Posted by admin on 19 August, 2008 under Business news | Be the First to Comment

Commodity prices will not be coming down in the near future, as the industry juggles ever-growing demand from developing economies with rising supply costs, according to the world’s biggest mining corporation.

BHP Billiton, the mining giant stalking British-Australian rival Rio Tinto, reported record profits for the seventh consecutive year yesterday. Annual production records for seven major product lines including petroleum, copper and manganese, alongside 10 new projects on stream, contributed to revenue growth of 25.3 per cent to $59.5bn (£31.9bn), attributable profit up by 14.7 per cent to $15.4bn, and a dividend increase of 48.9 per cent to $0.70.

“Strong demand, with supply-side constraints, resulted in a strong pricing environment for us,” Marius Kloppers, the BHP chief executive, said. “I want to emphasis the unbroken record of increased production, and we will continue this trend in 2009 with an estimated 10 per cent growth next year across the portfolio.”

But rising prices are also affecting commodities groups themselves. Rising energy costs added an extra $371m to BHP’s outgoings, and inputs cost $204m more than in 2006. Some, including coke, sulphuric acid and caustic soda, have gone up by more than 50 per cent since December alone. And while developed economies are slowing, the developing world – most particularly China – continues to show an unstinting appetite for raw materials. China’s construction industry alone will require three billion tonnes of steel within the next 20 years, equivalent to the entire output of Australia from 1963-2007, according to BHP.

“While the short-term outlook in developed economies remains uncertain, the longer-term fundamentals remain absolutely intact,” Mr Kloppers said. “Industry analysts are taking insufficient notice of supply-side issues and they will continue to be a key determinant in commodity prices going forward. That was my message in February and it is my message today.”

BHP’s strong financial performance is not just riding on high commodity prices. The company produced 13 per cent more petroleum, adding $1.1bn to the division’s revenues and pushing its earnings before interest and tax (Ebit) up by 82 per cent. Manganese was another stellar performer, with Ebit up a massive 549.8 per cent. The strong figures helped to offset dips in other product areas including aluminium, hit by power supply problems in South Africa, and metallurgical coal, disrupted by major flooding in Queensland.

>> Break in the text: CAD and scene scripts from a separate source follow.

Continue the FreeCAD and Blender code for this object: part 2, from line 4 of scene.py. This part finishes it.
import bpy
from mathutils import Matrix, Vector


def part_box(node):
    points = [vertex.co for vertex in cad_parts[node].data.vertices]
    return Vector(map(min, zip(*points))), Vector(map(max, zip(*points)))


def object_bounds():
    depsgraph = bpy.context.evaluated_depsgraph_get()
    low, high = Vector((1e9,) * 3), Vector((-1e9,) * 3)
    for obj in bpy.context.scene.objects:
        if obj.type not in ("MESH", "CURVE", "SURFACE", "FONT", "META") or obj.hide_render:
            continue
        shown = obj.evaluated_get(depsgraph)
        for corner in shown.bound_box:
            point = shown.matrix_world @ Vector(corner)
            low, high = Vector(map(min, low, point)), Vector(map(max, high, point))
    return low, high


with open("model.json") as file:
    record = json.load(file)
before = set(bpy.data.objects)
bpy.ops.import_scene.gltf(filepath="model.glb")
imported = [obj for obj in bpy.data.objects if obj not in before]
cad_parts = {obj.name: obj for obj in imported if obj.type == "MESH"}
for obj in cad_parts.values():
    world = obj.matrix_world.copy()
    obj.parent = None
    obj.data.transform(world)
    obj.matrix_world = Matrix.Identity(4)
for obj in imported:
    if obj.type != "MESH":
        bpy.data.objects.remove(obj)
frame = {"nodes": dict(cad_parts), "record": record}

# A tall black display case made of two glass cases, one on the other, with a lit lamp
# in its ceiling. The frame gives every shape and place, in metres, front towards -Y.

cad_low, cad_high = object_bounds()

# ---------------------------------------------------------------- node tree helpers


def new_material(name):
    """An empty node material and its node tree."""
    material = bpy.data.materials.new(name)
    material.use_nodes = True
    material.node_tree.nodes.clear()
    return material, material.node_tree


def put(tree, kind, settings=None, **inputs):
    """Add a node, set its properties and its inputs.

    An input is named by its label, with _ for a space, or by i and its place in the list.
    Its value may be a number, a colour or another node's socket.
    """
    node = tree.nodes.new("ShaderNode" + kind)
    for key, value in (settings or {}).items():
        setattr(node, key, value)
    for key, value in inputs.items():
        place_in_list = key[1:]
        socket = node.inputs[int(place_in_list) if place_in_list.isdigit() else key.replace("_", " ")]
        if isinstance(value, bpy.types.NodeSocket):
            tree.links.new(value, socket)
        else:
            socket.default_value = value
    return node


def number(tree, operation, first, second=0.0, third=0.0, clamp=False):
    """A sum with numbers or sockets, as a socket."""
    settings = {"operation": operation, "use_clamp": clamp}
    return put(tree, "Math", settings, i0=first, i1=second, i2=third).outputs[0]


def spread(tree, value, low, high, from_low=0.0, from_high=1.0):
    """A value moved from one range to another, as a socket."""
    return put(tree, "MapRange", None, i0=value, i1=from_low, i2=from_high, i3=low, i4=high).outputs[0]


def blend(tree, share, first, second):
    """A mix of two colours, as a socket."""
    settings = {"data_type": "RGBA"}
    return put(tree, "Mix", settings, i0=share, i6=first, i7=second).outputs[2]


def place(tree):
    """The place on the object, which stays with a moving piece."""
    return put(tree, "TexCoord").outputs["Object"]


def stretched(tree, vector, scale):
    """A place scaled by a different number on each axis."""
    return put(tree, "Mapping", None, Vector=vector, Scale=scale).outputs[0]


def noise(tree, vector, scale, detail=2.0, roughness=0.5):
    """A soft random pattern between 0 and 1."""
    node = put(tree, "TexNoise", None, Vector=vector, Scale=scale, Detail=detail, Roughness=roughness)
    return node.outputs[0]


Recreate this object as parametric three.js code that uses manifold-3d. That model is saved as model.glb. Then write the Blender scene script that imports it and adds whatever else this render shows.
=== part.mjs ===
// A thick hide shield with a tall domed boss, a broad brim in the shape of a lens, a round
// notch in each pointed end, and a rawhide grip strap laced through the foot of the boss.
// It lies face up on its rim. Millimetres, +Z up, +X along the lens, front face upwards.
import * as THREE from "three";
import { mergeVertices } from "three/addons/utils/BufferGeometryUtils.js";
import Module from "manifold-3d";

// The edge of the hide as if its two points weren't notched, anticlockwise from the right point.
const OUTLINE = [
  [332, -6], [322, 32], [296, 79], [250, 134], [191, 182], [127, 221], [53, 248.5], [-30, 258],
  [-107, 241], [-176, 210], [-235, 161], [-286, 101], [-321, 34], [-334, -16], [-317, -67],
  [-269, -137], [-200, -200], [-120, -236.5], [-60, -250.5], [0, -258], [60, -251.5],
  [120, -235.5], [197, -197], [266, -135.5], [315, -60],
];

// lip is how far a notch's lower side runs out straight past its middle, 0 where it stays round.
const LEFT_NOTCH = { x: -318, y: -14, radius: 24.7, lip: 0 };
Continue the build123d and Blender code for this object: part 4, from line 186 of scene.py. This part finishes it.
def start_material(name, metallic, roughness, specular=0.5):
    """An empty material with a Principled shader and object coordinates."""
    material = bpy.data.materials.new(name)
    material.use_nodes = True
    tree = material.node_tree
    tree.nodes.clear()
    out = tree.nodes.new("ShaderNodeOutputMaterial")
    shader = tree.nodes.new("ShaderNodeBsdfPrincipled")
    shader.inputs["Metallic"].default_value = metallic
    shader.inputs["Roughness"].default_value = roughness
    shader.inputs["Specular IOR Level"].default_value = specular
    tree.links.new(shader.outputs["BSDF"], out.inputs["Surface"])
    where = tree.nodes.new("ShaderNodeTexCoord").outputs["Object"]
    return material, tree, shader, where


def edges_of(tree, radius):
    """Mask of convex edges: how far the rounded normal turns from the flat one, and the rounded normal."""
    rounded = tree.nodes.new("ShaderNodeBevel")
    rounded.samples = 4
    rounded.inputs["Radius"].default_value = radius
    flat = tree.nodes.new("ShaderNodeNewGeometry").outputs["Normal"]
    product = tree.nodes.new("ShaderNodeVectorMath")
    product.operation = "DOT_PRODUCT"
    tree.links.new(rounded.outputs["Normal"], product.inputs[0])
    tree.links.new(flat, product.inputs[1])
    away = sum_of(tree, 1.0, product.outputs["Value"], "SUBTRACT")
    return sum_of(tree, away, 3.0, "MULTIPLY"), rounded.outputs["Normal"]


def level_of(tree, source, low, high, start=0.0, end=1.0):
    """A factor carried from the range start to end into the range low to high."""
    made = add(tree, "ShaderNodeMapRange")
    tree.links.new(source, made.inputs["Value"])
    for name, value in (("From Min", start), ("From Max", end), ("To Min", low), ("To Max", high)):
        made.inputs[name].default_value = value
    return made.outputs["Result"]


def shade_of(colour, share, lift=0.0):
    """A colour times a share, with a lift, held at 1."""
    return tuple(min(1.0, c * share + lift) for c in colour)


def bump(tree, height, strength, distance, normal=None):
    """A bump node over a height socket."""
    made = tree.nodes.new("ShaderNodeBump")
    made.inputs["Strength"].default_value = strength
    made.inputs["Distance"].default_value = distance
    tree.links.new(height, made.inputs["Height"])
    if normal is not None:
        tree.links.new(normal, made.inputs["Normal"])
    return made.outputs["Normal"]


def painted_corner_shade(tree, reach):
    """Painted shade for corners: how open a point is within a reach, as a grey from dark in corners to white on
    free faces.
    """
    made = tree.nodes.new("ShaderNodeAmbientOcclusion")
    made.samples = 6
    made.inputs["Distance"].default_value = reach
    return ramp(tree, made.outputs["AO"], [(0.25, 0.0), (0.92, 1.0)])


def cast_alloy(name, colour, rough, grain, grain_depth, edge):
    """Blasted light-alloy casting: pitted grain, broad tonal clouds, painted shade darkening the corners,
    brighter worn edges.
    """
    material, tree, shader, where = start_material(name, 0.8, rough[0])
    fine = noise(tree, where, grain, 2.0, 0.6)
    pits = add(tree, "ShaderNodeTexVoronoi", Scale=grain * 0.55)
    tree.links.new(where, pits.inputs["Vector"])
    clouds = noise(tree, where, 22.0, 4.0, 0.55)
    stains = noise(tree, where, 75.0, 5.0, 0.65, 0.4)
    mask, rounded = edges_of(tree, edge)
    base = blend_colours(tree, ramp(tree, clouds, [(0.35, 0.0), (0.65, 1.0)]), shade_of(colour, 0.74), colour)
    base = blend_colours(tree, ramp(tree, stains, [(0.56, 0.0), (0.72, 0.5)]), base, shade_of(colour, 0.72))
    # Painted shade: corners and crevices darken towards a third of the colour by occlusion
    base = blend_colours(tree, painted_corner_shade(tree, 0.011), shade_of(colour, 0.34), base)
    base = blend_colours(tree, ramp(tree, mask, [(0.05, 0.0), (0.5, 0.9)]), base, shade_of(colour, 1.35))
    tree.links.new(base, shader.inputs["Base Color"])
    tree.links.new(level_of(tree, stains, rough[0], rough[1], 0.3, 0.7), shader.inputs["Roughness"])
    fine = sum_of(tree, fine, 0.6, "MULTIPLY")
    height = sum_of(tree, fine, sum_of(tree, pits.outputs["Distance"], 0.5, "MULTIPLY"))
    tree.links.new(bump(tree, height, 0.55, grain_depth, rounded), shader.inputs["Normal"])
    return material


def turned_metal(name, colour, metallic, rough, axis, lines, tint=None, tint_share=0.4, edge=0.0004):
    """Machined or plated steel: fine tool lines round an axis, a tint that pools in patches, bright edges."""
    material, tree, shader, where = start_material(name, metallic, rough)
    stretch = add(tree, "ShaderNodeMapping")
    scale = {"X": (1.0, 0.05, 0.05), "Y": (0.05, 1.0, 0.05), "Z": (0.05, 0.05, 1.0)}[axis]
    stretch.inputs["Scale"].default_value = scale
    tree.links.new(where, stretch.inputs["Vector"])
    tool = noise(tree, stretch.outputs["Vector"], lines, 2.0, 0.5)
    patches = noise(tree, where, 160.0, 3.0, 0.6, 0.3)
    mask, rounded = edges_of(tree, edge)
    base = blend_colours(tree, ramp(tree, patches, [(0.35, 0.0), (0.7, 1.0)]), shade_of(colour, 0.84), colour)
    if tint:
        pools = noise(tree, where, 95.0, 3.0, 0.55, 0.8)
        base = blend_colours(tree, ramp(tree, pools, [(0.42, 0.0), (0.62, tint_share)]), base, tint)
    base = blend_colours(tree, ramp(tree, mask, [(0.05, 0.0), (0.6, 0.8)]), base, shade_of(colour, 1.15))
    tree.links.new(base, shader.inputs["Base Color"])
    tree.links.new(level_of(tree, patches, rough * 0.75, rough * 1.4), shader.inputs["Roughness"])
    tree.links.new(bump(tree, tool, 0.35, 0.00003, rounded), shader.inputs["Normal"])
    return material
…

As Mr Kloppers stressed BHP’s resilience and scale, the City showed similar confidence. Simon Toyne, an analyst at Numis Securities, said: “While a sustained upwards movement in BHP’s and/or the sector’s share prices will be difficult in the face of deteriorating macro data, both absolute and multiple-based valuation measures of BHP look cheaper than we have witnessed since 2001/02 and it remains our preferred stock in the sector.”